Better Communication
Digital tools are great for straightforward information exchange .They're not always great for understanding each other.
Digital text takes away the tone of voice and nonverbal cues that you would find in a real spoken conversation. Non-verbal cues make up a huge part of how humans communicate — and most of them get lost on a screen. Even on Zoom calls, body language and tone are easily lost in translation. In-person, you pick up on a hesitant pause, a smile that contradicts the words, or the energy that builds when an idea lands. When your team meets face-to-face, fewer things get misread, fewer messages need follow-ups, and fewer misunderstandings drag out over days.
Stronger Relationships
Whether you love it or hate it, human interaction is a huge part of workplace culture and community. You can't replicate the hallway conversation, the shared lunch, or the offhand remark that sparks a friendship. Even just the shared experience of working in the same space aids in building those office relationships. These micro-moments are the foundation of teamwork and create confidence, trust and strength in the workplace.
Not only do good relationships ease tension; they drive performance. People are willing to go further for colleagues they genuinely like and trust. Comparatively, they are less likely to stick their neck out for the person whom they only see over a laptop screen. Right now especially, it’s very difficult for people to see a screen and think “This is a real human person that I’m speaking to”, instead of it almost feeling like a pre-screened video. This is why hybrid work collaboration works best when it's built on a foundation of real human connection, and that foundation is most efficiently laid in a space together.
Faster Decision-Making
Anyone who's tried to reach consensus across a twelve-person email chain knows the problem: it takes forever, and you still end up scheduling a call.
The waiting for response, and messages lost in the chaos of translation end up taking longer than the deliverable execution. In-person meetings compress that cycle dramatically. You can read the room, build on momentum in real time, address objections the moment they surface, and walk out with decisions made. What takes a week of back-and-forth over email often resolves in a one-hour workshop.
Increased Creativity
Brainstorming over video works okay. Brainstorming in person is something else entirely.
There's a reason the best ideas often come from whiteboards, sticky notes, and conversations that spiral in unexpected directions. Being able to quickly react and popcorn off of each other's ideas allows for ideas to flourish, rather than sit. Physical proximity encourages spontaneous riffing — someone builds on your half-formed thought before you've even finished saying it. Team collaboration in person taps into a creative energy that's extremely hard to manufacture remotely.
Don’t just take it from us; Hear it from our members!
Lani Basa, founder of the BWC shares with us her personal thoughts on the value of meeting in person.
“Commitment, credibility, emotional weight. Showing up in person tells others that something is important enough to warrant time and travel - you're willing to invest. And let's face it - physical presence in difficult conversations carries meaning. Not only that but, Memorable moments. One of the things I learned a long time ago was that if you could touch all 5 senses of a participant in a meeting/workshop/etc. it would be more memorable. What better way to do that than meeting in person!
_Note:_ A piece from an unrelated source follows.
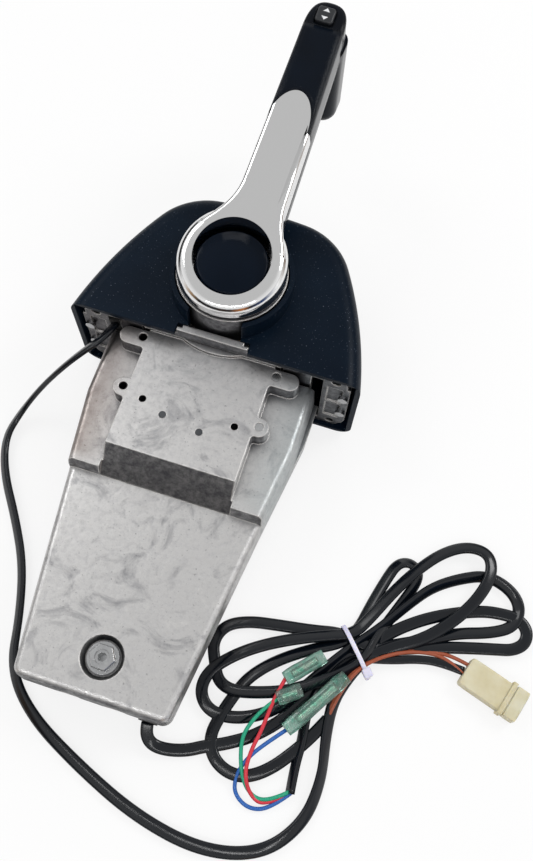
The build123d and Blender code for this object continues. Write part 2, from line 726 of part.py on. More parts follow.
with BuildPart() as arm_blank:
    with BuildSketch(lever_level(low_z)):
        add(arm_outline((middle_z - low_z) * arm_draft))
    with BuildSketch(lever_level(high_z)):
        add(arm_outline((middle_z - high_z) * arm_draft))
    loft()
    split(bisect_by=face_plane(), keep=Keep.BOTTOM)
    split(bisect_by=face_plane(arm_depth), keep=Keep.TOP)
    fillet(arm_blank.faces().sort_by(face_axis)[-1].edges(), radius=arm_edge_r)

tongue_mid, tongue_half = 2.2, 12.4

with BuildPart() as tongue_zone:
    with BuildSketch(face_plane(chrome_depth)):
        with Locations((0, tongue_shoulder_y / 2)):
            Rectangle(2 * ring_r + 8, tongue_shoulder_y)
        with Locations((tongue_mid, tongue_shoulder_y)):
            Ellipse(tongue_half, tongue_tip_y - tongue_shoulder_y)
    extrude(amount=chrome_depth + 8)

groove_low_y, groove_high_y = 36.0, 85.0      # recess beside the tongue's right shoulder
groove_x, groove_inner_x, groove_outer_x = 13.6, 13.2, 16.0
groove_depth = 5.0

tang_start, tang_end = 86.0, 136.0           # along the face
tang_half = 8.0
tang_top_drop, tang_bottom_drop = 4.5, 10.5

grip_screw_spots = [(tongue_mid, 108.0), (tongue_mid, 124.0)]  # on the lever's face
grip_screw_r = 1.8
grip_head_r, grip_head_height = 3.4, 2.5
grip_screw_bite = 4.0
ring_edge_r = 6.5

with BuildPart() as tang:
    with BuildSketch(face_plane(tang_bottom_drop)):
        with Locations((tongue_mid, (tang_start + tang_end) / 2)):
            Rectangle(2 * tang_half, tang_end - tang_start)
    extrude(amount=tang_bottom_drop - tang_top_drop)

with BuildPart() as lever_arm:
    with BuildSketch(lever_level(ring_bottom_z)):
        Circle(ring_r)
    extrude(amount=30)
    split(bisect_by=face_plane(), keep=Keep.BOTTOM)
    fillet(lever_arm.edges().group_by(Axis.Z)[-1], radius=ring_edge_r)
    fillet(lever_arm.edges().group_by(Axis.Z)[0], radius=2)
    add(arm_blank.part.intersect(tongue_zone.part))
    add(tang.part)
    with BuildSketch(face_plane(tang_bottom_drop)):
        with Locations(*grip_screw_spots):
            Circle(grip_screw_r + fit)
    extrude(amount=grip_screw_bite + 0.5, mode=Mode.SUBTRACT)
    with BuildSketch(face_plane(groove_depth)):
        with BuildLine():
            groove_middle = (groove_low_y + groove_high_y) / 2
            low_point = (groove_x, groove_low_y)
            high_point = (groove_x, groove_high_y)
            ThreePointArc(low_point, (groove_outer_x, groove_middle), high_point)
            ThreePointArc(low_point, (groove_inner_x, groove_middle), high_point)
        make_face()
    extrude(amount=groove_depth + 1, mode=Mode.SUBTRACT)
    # cup that holds the button, on the shaft's squared end
    with BuildSketch(lever_level(cup_bottom_z)):
        Circle(cup_r)
    extrude(amount=ring_bottom_z + 1 - cup_bottom_z)
    with BuildSketch(lever_level(cup_floor_z)):
        Circle(ring_bore_r)
    extrude(amount=50, mode=Mode.SUBTRACT)
    with BuildSketch(Plane.XY.offset(cup_bottom_z)):
        Rectangle(shaft_square, shaft_square)
    extrude(amount=10, mode=Mode.SUBTRACT)
save(lever_arm, "lever_arm")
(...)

It all comes down to creating stronger connections which build stronger relationships, which is better for everyone!”
These aren’t just facts, its real genuine results coming from real genuine people.
Why Companies Are Bringing Teams Together Again
This isn't nostalgia for the old nine-to-five. Companies aren't pulling teams back to the office five days a week, they're being smarter about when in-person time matters most.
Onboarding new hires. Kicking off major projects. Running strategic planning sessions. Rebuilding culture after a period of disconnection. These are the moments that benefit most from being in the same room with one another.
The benefits of in-person meetings aren't about surveillance or presenteeism. They're about recognizing that some work — the relational, creative, and high-stakes work — just happens better face-to-face. The companies leaning into that reality are the ones building cultures that outlast the next disruption.
Hybrid work isn't going away, and it shouldn't. But the teams thriving in this model aren't always fully remote or fully in-office — they're intentional about when and why they come together. That intentionality is what makes the in-person time count.